Trying to trace the films, especially earlier examples, proved to be hard – with many of them lost for good, sent abroad during the Korean War for example. But Ji.hlava’s team managed to identify three titles made in that period. Two of them, “Livestock Industry of Korea” and “Important Towns in Korea” from 1923 will celebrate the world premiere of their restored versions at the festival.

“After that there is a gap, and suddenly we are in the year 1953,” says Slováková, referring to the time when the two Koreas finally separated. “We found out there were almost no documentaries made in that period too, because very soon after the war, the South Korean regime implemented strong censorship. No independent documentaries were able to properly analyze social issues.”

According to Slováková, only three films from that period could be considered as non-propagandistic, including “I Am a Truck” by Kim Ki-young, shown at the fest. Later on, the 1960s saw the surge of experimental work, followed by video art.

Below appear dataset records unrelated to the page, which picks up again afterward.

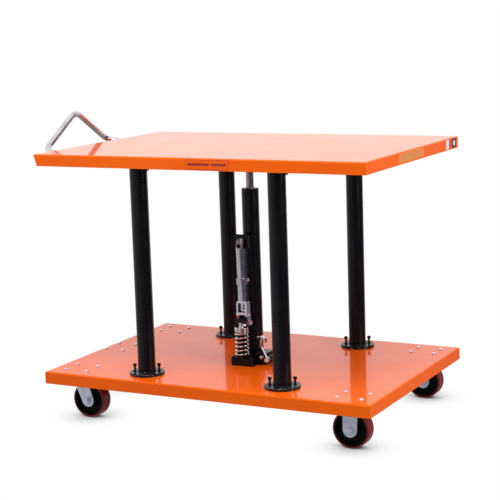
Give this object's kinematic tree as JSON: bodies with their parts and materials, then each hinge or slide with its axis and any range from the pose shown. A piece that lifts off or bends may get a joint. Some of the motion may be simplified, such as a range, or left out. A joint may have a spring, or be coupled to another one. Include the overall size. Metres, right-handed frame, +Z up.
{
  "type": "four-post hydraulic lift table",
  "caption": "Mobile four-post lift table: flanged deck on casters, telescopic posts, foot-pumped hydraulic ram and a chromed push handle.",
  "frame": {"origin": "middle of the whole object's outline, on the floor under the wheels", "axes": "+X along the table towards the end with fixed casters, the handle at -X; -Y towards the pump pedal side; +Z up"},
  "size_m": [1.328, 0.822, 1.0367],
  "materials": {
    "orange_paint": "gloss orange powder coat",
    "black_paint": "gloss black enamel",
    "chrome": "bright chrome plate",
    "zinc": "zinc plated steel",
    "steel": "ground steel",
    "bronze": "sintered bronze",
    "red_tread": "dark red polyurethane",
    "black_core": "moulded black core",
    "rubber": "black rubber"
  },
  "bodies": {
    "base": {"base_deck": "orange_paint", "deck_stiffeners": "orange_paint", "post_tube_left_front": "black_paint", "post_tube_left_rear": "black_paint", "post_tube_right_front": "black_paint", "post_tube_right_rear": "black_paint", "post_flanges": "black_paint", "post_tall_screws": "black_paint", "post_low_bolts": "black_paint", "post_bushes": "bronze", "grease_nipples": "black_paint", "plate_bolts": "zinc", "fixed_forks": "zinc", "fixed_axles": "zinc", "swivel_plates": "zinc", "floor_lock_housing": "zinc", "pump_block": "black_paint", "valve_block": "black_paint", "ram_tube": "black_paint", "ram_gland": "black_paint", "pump_barrel": "black_paint", "return_spring": "chrome", "pump_bolts": "black_paint", "fulcrum_bracket": "black_paint"},
    "platform": {"table_top": "orange_paint", "table_stiffeners": "orange_paint", "inner_posts": "chrome", "table_mount_plates": "black_paint", "post_wear_rings": "bronze", "piston_rod": "chrome", "rod_piston": "steel", "push_handle": "chrome"},
    "pedal_lever": {"lever_clevis": "chrome", "lever_pins": "zinc", "lever_tube": "chrome", "lever_collar": "chrome", "collar_bolt": "zinc", "pedal_plate": "black_paint", "pedal_pad": "rubber"},
    "roller": {"lever_roller": "chrome"},
    "plunger": {"pump_plunger": "steel", "spring_retainer": "chrome", "plunger_cap": "black_paint"},
    "release": {"release_shaft": "zinc", "release_lever": "chrome"},
    "swivel_front": {"swivel_fork_front": "zinc", "swivel_axle_front": "zinc"},
    "swivel_rear": {"swivel_fork_rear": "zinc", "swivel_axle_rear": "zinc"},
    "lock_foot": {"floor_lock_foot": "steel", "floor_lock_pad": "rubber"},
    "lock_pedal": {"floor_lock_pedal": "black_paint"},
    "wheel_left_front": {"wheel_core_left_front": "black_core", "wheel_tread_left_front": "red_tread"},
    "wheel_left_rear": {"wheel_core_left_rear": "black_core", "wheel_tread_left_rear": "red_tread"},
    "wheel_right_front": {"wheel_core_right_front": "black_core", "wheel_tread_right_front": "red_tread"},
    "wheel_right_rear": {"wheel_core_right_rear": "black_core", "wheel_tread_right_rear": "red_tread"}
  },
  "joints": [
    {"name": "table_lift", "type": "slide", "parent": "base", "child": "platform", "axis": [0, 0, 1], "range_m": [0, 0.455]},
    {"name": "pump_pedal", "type": "hinge", "parent": "base", "child": "pedal_lever", "pos_m": [0.0445, -0.05, 0.312], "axis": [1, 0, 0], "range_deg": [0, 40]},
    {"name": "pump_plunger_slide", "type": "slide", "parent": "base", "child": "plunger", "axis": [0, 0, -1], "range_m": [0, 0.0155], "stiffness_N_per_m": 2500, "springref_m": -0.024, "deforming": ["return_spring"]},
    {"name": "roller_spin", "type": "hinge", "parent": "pedal_lever", "child": "roller", "pos_m": [0.0445, -0.062, 0.343], "axis": [1, 0, 0], "continuous": true},
    {"name": "release_pedal", "type": "hinge", "parent": "base", "child": "release", "pos_m": [0.138, -0.07, 0.19], "axis": [0, 1, 0], "range_deg": [0, 15], "stiffness_Nm_per_rad": 1.5, "springref_deg": -14.32},
    {"name": "swivel_front", "type": "hinge", "parent": "base", "child": "swivel_front", "pos_m": [-0.462, -0.321, 0.144], "axis": [0, 0, 1], "continuous": true},
    {"name": "swivel_rear", "type": "hinge", "parent": "base", "child": "swivel_rear", "pos_m": [-0.462, 0.321, 0.144], "axis": [0, 0, 1], "continuous": true},
    {"name": "lock_pedal", "type": "hinge", "parent": "base", "child": "lock_pedal", "pos_m": [-0.504, 0, 0.122], "axis": [0, -1, 0], "range_deg": [0, 25]},
    {"name": "lock_foot_slide", "type": "slide", "parent": "base", "child": "lock_foot", "axis": [0, 0, -1], "range_m": [0, 0.0575]},
    {"name": "wheel_spin_left_front", "type": "hinge", "parent": "swivel_front", "child": "wheel_left_front", "pos_m": [-0.426, -0.321, 0.0625], "axis": [0, 1, 0], "continuous": true},
    {"name": "wheel_spin_left_rear", "type": "hinge", "parent": "swivel_rear", "child": "wheel_left_rear", "pos_m": [-0.426, 0.321, 0.0625], "axis": [0, 1, 0], "continuous": true},
    {"name": "wheel_spin_right_front", "type": "hinge", "parent": "base", "child": "wheel_right_front", "pos_m": [0.566, -0.321, 0.0625], "axis": [0, 1, 0], "continuous": true},
    {"name": "wheel_spin_right_rear", "type": "hinge", "parent": "base", "child": "wheel_right_rear", "pos_m": [0.566, 0.321, 0.0625], "axis": [0, 1, 0], "continuous": true}
  ],
  "couplings": [
    {"joint": "pump_plunger_slide", "follows": "pump_pedal", "m_per_rad": 0.0215},
    {"joint": "lock_foot_slide", "follows": "lock_pedal", "m_per_rad": 0.1306}
  ]
}
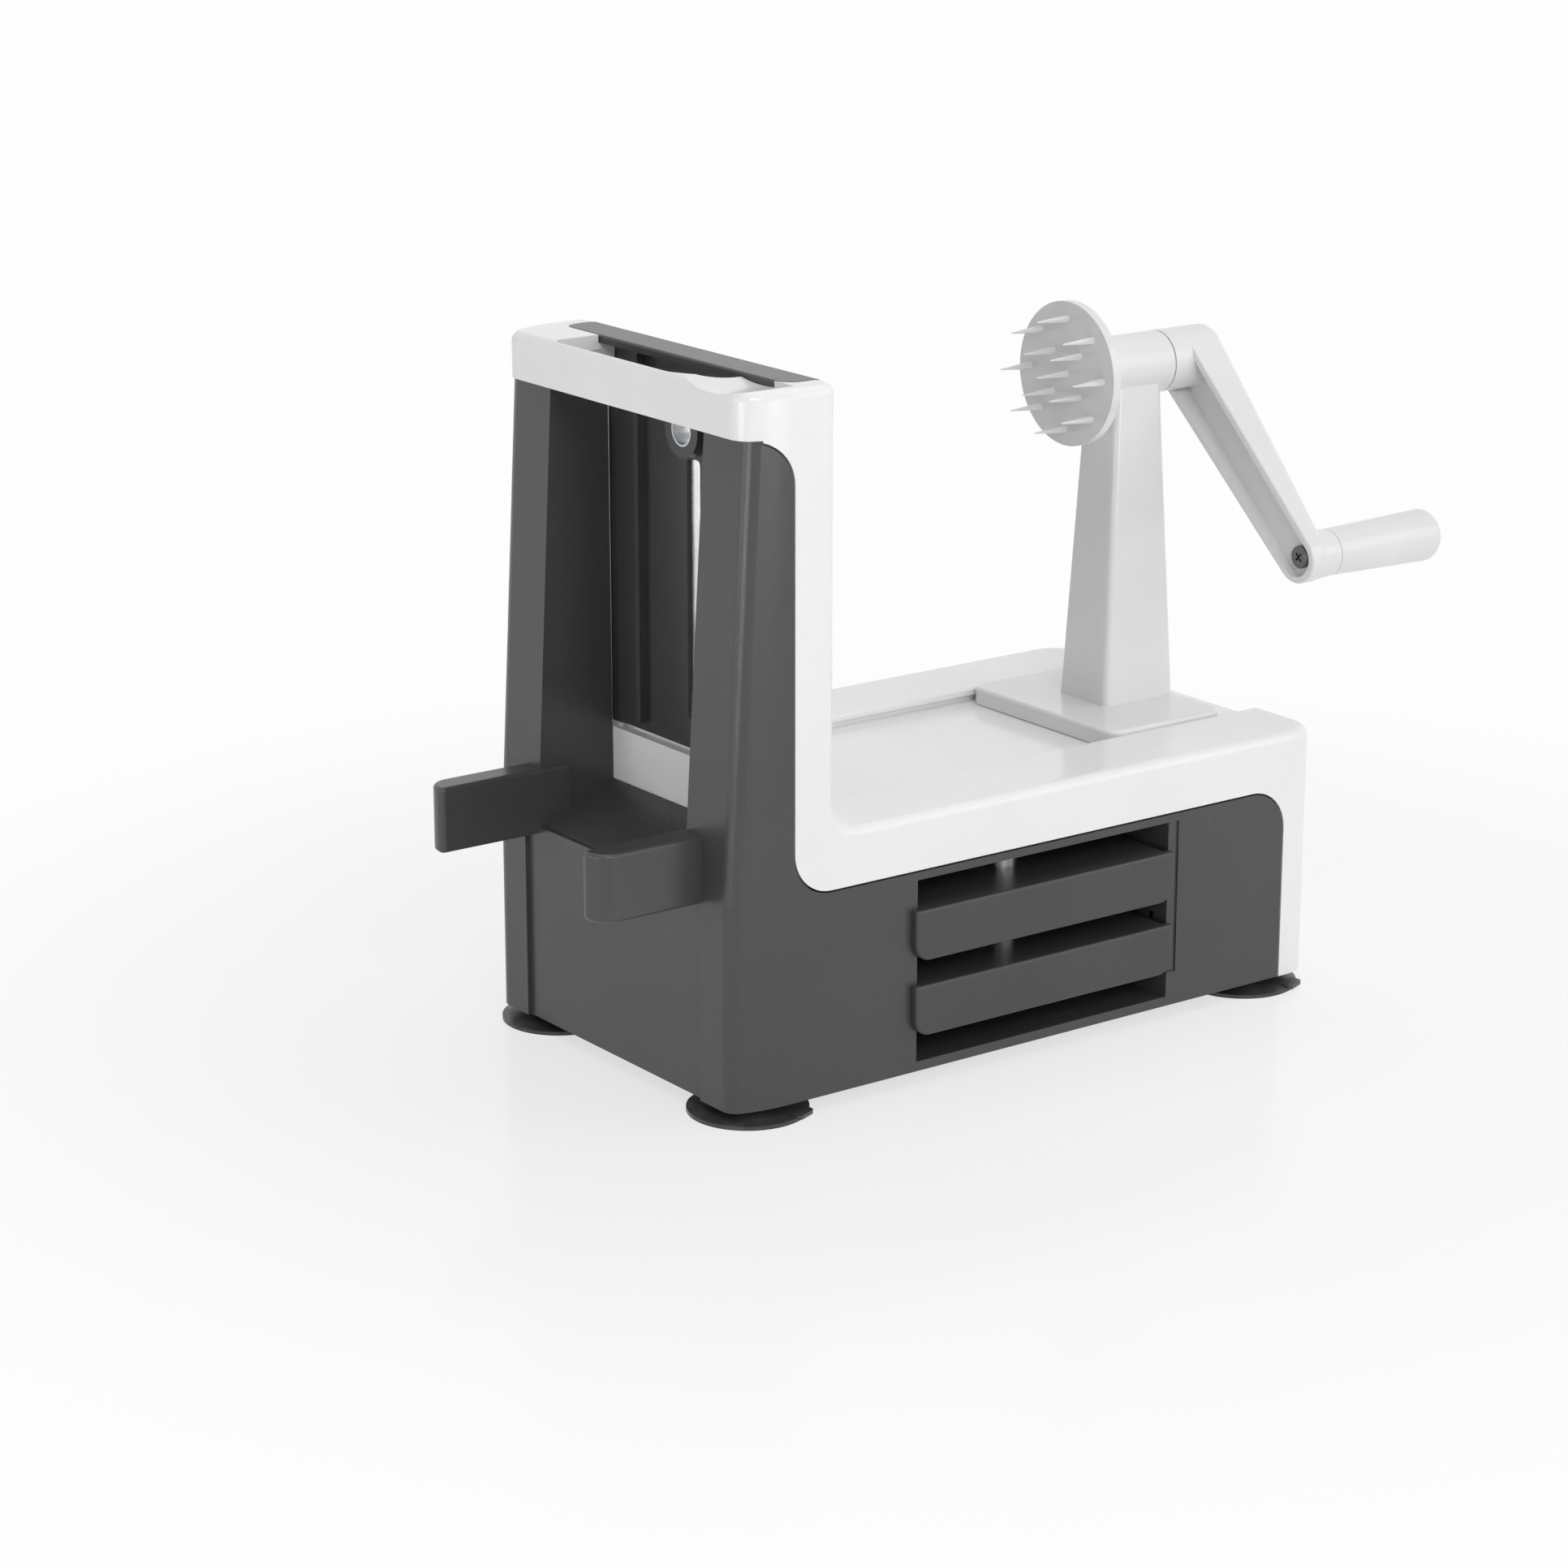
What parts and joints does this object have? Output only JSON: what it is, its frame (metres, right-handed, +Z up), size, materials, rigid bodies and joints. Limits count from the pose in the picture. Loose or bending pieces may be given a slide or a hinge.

“These films, surprisingly, were the ones that really captured everyday reality. They looked a bit like home movies, with shaky camera and blurred images, but you could see the reflection of people’s lives,” she says, also underlining the importance of 1988, when Kim Dong-won made “Sanggye-Dong Olympic” about government’s decision to evict over one hundred families in preparation for the 1988 Summer Olympics, and then demolished their houses.

“With this film, a movement of socially critical films that aesthetically would stick to the journalistic tradition has started,” she says. “Thematically, these films were very important for society.”

Some of them dealt with historical issues, like the position and abuse of South Korean women, while many films produced in the 1990s focused on labor movement instead, showing workers fighting for their rights and dignity.

“This is connected to the history of dictatorship – there was such a strong longing for free expression,” says Slováková, arguing that newer films exhibit a more individual “auteur handwriting,” represented in Ji.hlava by “Planet of Snail” and “Shadow Flowers.” “After 2000, we can see films that are more poetic and have some lyrical parts. They aren’t so focused on a spoken word.”